Part 2: Poster Session

Part 2 was a poster session involving the following students, researchers, and alumni.

Master's student giving poster presentation

Master’s student giving poster presentation

  • Tsubasa Kitayama

    2nd-year master’s student, Computer Science

    “Segmentation of Action Categories from Omnidirectional Videos with Temporal Extension of Spherical Convolution”

  • Wenru Zheng

    2nd-year master’s student, Computer Science

    “Event Recognition by Audio-Visual Fusion with Omnidirectional Camera and Microphone Array”

  • Tomoya Takahashi

    2nd-year master’s student, Computer Science

    “Study and Plan on Large-Scale Self-Supervised Learning of Driving Videos”

  • Tatsukichi Shibuya

    1st-year master’s student, Computer Science

    “Improving Target Propagation using Feedback Network with Random Fixed Weights”

  • Pablo Cervantes

    3rd-year doctoral student, Computer Science

    “Implicit Neural Representation Learning for Human Motion Generation (ECCV 2022)”

  • Toshihiro Ota

    Researcher, School of Computing

    “Learning with Partial Forgetting in Modern Hopfield Networks”

  • Tamotsu Kurioka

    1st-year master’s student, Computer Science

    “Study on Optimization of Data Augmentation using Multiple Teacher Models”

  • Ryota Yamada

    2nd-year master’s student, Computer Science

    “Post-Training of Feature Extractor for Improving Generalization of Deep Models (ICML 2022)”

  • Liang Jinrong

    1sts-year master’s student, Computer Science

    “Learning of Non-Uniform Step-Sizes for Neural Network Quantization”

  • Sora Takashima

    2nd-year master’s student, Computer Science

    “Replacing Labeled Real-image Datasets with Auto-generated Contours (CVPR 2022)”

  • Keita Takayama

    Tokyo Tech alum

    “Improving Generalization with Smooth Transfer Learning (NeurIPS 2021 Workshop)”

  • Mark Chen

    University of Tokyo alum

    “Improvement of View Angle Estimation from Single Images Based on Generative Features”

  • Aoyu Li

    Tokyo Tech alum

    “Informative Sample-Aware Proxy for Deep Metric Learning”

  • Kohta Ishikawa

    Denso IT Lab

    “Evaluation of Theoretical Bound of Motion Estimation Error using Delay-Aware Model for Event-Based Camera”

  • Shingo Yashima

    Denso IT Lab

    “Feature Space Particle Inference for Neural Network Ensembles (ICML 2022)”

  • Yuichi Yoshida

    Denso IT Lab

    “Resolution-Free Anomaly Detection by Implicit Image Representations”

  • Teppei Suzuki

    Denso IT Lab

    “Image Segmentation by Hierarchical Clustering using Attentions”

  • Yusuke Sekikawa

    Denso IT Lab

    “Event-Based Camera Pose Tracking via Error between Temporal Gradient of NeRF and Event”

  • Shin-ichi Sumiyoshi

    Denso IT Lab

    “Dense Shape Reconstruction using 2D Random Patterns and Motion Constraints”
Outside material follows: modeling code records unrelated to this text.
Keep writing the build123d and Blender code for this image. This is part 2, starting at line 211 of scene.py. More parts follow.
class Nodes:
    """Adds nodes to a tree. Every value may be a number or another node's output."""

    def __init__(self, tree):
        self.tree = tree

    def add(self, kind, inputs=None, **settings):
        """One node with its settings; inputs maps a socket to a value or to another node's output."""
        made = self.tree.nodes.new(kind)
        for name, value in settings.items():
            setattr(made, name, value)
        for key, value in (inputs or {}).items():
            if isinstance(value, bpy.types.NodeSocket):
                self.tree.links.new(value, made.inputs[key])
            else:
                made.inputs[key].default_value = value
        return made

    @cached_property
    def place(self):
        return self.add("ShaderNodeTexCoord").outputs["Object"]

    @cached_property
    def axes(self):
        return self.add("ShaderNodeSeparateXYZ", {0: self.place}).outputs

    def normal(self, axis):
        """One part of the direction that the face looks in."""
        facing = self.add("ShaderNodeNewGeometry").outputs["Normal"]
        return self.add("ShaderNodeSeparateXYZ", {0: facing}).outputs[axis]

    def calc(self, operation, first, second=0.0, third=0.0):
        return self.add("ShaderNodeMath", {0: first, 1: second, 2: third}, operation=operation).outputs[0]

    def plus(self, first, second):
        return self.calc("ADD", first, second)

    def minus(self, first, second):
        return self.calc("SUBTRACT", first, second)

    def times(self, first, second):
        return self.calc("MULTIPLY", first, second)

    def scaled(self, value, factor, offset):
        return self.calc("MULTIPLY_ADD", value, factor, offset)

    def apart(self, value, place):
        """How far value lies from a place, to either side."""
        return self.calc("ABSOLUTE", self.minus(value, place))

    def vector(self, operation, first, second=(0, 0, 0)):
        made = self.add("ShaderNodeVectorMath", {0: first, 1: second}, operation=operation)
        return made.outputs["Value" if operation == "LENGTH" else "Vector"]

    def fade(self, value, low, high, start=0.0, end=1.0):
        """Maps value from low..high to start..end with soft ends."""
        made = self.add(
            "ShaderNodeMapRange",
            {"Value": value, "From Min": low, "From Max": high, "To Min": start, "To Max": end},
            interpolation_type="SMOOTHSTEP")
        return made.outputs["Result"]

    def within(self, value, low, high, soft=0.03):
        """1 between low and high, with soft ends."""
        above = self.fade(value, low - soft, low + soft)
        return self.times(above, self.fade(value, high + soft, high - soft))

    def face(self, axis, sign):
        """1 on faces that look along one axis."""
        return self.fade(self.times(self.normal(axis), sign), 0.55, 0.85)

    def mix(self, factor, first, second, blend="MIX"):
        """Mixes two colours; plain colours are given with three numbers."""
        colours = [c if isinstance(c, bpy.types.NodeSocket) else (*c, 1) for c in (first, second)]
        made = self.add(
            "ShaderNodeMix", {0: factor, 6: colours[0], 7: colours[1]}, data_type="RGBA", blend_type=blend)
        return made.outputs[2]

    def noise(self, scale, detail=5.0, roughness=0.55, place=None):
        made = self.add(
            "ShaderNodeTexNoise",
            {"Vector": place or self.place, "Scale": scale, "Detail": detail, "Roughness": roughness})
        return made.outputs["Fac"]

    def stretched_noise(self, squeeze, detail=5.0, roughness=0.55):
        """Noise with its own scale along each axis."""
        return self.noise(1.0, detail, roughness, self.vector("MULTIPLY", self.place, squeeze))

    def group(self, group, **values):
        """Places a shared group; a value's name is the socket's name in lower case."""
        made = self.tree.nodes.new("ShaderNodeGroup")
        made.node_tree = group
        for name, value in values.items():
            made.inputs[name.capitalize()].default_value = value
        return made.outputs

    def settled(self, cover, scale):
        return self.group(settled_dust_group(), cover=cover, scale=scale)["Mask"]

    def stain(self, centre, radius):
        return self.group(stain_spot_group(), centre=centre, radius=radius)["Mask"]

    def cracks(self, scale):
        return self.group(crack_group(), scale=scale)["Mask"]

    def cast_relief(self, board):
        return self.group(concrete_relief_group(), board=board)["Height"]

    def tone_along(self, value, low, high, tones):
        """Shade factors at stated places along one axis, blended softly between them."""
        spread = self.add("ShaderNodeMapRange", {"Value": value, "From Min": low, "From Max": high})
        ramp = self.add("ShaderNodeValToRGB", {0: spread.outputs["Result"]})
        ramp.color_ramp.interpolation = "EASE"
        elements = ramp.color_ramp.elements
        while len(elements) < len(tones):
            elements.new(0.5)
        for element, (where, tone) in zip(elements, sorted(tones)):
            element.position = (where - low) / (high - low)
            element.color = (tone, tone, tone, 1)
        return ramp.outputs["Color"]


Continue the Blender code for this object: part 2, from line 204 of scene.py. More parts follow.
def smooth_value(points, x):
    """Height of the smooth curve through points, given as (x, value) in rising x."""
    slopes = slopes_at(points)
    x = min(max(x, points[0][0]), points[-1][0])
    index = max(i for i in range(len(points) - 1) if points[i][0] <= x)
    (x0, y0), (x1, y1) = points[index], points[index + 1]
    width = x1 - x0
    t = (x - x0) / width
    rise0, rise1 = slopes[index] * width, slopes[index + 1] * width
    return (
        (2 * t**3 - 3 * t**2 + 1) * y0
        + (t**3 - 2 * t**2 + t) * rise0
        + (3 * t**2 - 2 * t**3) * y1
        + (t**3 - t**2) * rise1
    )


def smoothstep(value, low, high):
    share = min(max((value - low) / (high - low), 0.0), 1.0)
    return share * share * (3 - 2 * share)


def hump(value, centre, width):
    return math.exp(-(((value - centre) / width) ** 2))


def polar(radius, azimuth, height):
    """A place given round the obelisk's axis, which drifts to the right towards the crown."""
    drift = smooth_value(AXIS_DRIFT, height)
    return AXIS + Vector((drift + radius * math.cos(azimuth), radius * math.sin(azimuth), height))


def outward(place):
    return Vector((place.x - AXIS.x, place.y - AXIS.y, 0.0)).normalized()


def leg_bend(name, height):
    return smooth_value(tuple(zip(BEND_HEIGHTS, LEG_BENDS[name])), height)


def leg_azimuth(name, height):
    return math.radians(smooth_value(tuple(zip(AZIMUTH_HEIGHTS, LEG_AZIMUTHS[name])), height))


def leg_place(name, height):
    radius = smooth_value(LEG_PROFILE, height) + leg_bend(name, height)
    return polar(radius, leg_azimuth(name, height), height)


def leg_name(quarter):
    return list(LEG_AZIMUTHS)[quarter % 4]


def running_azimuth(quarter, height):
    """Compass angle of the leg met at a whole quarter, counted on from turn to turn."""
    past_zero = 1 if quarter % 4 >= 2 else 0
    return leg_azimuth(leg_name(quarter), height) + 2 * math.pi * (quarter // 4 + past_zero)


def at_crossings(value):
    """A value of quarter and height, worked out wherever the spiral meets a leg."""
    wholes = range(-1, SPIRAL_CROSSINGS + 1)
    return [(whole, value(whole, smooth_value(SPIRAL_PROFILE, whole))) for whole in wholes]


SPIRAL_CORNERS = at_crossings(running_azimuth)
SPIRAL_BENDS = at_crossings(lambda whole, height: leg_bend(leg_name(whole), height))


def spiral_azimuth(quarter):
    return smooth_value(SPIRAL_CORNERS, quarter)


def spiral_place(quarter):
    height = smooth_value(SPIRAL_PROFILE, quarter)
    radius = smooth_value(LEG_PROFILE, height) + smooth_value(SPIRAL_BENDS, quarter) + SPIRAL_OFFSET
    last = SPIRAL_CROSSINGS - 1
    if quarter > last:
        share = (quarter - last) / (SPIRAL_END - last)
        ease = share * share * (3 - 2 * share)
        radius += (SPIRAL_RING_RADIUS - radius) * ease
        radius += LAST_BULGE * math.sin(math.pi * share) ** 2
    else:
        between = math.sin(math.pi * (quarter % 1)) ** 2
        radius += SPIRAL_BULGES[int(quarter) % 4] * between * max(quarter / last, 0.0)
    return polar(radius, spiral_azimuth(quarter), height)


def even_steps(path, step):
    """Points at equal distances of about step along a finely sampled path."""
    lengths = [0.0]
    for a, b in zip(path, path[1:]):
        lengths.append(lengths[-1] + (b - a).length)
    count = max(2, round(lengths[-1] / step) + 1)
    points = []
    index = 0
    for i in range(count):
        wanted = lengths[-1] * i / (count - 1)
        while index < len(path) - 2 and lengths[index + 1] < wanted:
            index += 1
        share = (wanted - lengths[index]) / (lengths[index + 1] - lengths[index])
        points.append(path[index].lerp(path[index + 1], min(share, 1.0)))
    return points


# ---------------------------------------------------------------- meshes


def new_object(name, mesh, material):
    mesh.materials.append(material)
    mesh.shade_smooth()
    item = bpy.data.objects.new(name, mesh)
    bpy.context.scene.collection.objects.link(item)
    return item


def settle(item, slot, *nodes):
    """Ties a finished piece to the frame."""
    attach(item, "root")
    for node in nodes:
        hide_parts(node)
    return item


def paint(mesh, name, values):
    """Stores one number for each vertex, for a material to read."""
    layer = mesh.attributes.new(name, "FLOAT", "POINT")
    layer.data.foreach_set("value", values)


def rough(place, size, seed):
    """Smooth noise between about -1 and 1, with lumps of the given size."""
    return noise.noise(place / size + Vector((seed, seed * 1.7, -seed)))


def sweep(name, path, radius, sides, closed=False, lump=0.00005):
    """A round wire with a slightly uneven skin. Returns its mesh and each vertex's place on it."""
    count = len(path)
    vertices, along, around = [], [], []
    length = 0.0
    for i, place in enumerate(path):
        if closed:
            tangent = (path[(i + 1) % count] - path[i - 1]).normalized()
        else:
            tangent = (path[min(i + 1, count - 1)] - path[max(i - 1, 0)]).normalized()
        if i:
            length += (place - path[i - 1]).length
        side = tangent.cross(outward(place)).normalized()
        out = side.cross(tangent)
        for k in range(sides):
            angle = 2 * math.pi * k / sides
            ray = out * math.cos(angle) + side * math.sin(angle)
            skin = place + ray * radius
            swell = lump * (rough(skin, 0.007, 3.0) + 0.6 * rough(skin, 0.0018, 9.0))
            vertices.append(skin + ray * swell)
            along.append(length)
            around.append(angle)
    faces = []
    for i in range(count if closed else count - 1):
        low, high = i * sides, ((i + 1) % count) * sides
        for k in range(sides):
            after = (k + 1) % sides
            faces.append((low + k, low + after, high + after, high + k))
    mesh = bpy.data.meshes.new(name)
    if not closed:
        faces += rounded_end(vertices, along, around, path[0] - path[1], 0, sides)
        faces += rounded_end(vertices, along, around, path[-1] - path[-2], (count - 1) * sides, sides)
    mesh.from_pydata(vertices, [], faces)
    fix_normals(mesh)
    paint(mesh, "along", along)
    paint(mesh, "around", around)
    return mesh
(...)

Comments from participants

Thoughout the event, feedback from participants was positive. Comments included the following:

  • I was very excited that the invited talks shed light on future AI research.
  • The posters were all so interesting and I learned a lot from them.
  • This large-scale collaboration seems to be fairly new in the information science area.
  • It is intriguing to see research management for this type of academia-industry collaboration.
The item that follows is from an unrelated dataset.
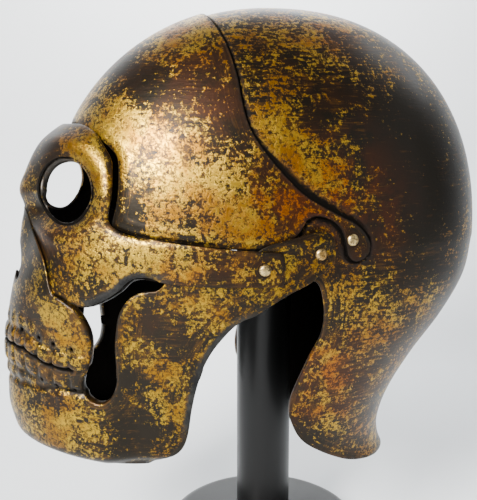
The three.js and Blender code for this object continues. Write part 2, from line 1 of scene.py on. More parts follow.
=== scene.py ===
"""Dresses a skull helmet on its display stand: antique brass sheets, rivets and a black wooden stand.

Helmet sizes are in millimetres as (across, forward, up) from the line through the pivot rivets.
Across is the wearer's left, forward is the way that the face looks. Meshes are stored in metres
in the row frame.
"""
import json
import logging
import math
from collections.abc import Callable, Sequence
from dataclasses import dataclass, field
from enum import Enum

import bpy
import numpy as np
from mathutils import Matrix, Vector

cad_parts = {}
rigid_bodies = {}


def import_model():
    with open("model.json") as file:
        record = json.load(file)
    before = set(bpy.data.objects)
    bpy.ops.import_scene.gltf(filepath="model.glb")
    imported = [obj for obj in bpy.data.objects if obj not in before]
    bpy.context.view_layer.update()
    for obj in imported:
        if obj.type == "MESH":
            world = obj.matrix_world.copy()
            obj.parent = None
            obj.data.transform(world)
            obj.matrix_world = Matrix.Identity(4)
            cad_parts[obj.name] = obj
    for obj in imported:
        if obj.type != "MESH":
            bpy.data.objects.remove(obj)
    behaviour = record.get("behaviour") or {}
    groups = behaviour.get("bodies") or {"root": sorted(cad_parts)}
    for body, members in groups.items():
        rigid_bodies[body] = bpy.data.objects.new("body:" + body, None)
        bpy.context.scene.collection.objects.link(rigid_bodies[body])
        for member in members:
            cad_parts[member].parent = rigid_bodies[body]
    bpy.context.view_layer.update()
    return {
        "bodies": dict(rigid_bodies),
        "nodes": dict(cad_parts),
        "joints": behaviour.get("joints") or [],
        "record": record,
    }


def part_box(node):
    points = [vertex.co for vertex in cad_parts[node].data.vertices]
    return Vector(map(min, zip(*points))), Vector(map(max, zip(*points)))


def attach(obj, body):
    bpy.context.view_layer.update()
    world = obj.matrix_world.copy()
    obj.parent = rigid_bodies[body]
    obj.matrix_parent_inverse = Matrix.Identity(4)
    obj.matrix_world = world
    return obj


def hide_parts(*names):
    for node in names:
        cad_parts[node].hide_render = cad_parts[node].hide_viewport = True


logging.basicConfig(level=logging.INFO, format="%(message)s")
log = logging.getLogger("skull_helmet")

Rows = Sequence[Sequence[float]]
FRAME: dict = {}
Field = Callable[["Places"], np.ndarray]

SHEET = 1.5
LAP = 1.8
RIM_BULGE = 0.35
EDGE_REACH = 24.0
BROW_REACH = 138.5
CROWN_HEIGHT = 138.5
REAR_REACH = 133.0
HALF_WIDTH = 87.5
NAPE_DROP = 144.0
FACE_REACH = 163.5
FACE_HALF_WIDTH = 92.6
JAW_DROP = 124.0
# how far past a plate's outline the visor still counts as over it
OVERHANG = 3.0
# a gap's share of its length towards the pivots
SLANT_SHARE = 0.85
# gap that a turned edge keeps, and the least that it turns in
SCRAPE_GAP = 1.0
LEAST_TURN_IN = 0.1 * SHEET
# degrees of the visor's swing at which its edges are kept clear of the skull plates
VISOR_TURNS = (12.0, 24.0, 36.0, 46.0, 55.0)

# depths in millimetres that edges turn in by, and that they are rolled by
DOME_TURN, PLATE_TURN, MASK_TURN, JAW_TURN = 3.0, 5.0, 4.0, 4.5
BROW_ROLL, CHEEK_ROLL, JAW_ROLL, SLOT_ROLL = 1.6, 4.2, 1.1, 1.2
SLOT_ROLL_WIDTH = 3.0


class Body(Enum):
    """The bodies of the frame that pieces ride on."""

    SKULL = "skull"
    VISOR = "visor"


class Slot(Enum):
    """The record's material slots."""

    DOME = "dark_brass"
    PLATE = "plate_brass"
    MASK = "mask_brass"
    JAW = "jaw_brass"
    RIVET = "rivet_brass"
    WOOD = "black_wood"


def smooth(x: np.ndarray, start: float, end: float) -> np.ndarray:
    """A soft step.

    Args:
        x: The values.
        start: Where the step is 0.
        end: Where the step is 1.

    Returns:
        3t^2 - 2t^3 of the share t of the way from start to end.
    """
    t = np.clip((x - start) / (end - start), 0.0, 1.0)
    return t * t * (3.0 - 2.0 * t)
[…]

In his closing remarks, School of Computing Professor Koichi Shinoda, who is also the leader of the collaborative research chair, shared his thoughts. “This collaborative research chair, now consisting of nine faculty members, postdocs, many RAs from Tokyo Tech, and company researchers from Denso IT Lab, has grown into a large research group on image recognition and machine learning. You can expect more research findings to come.”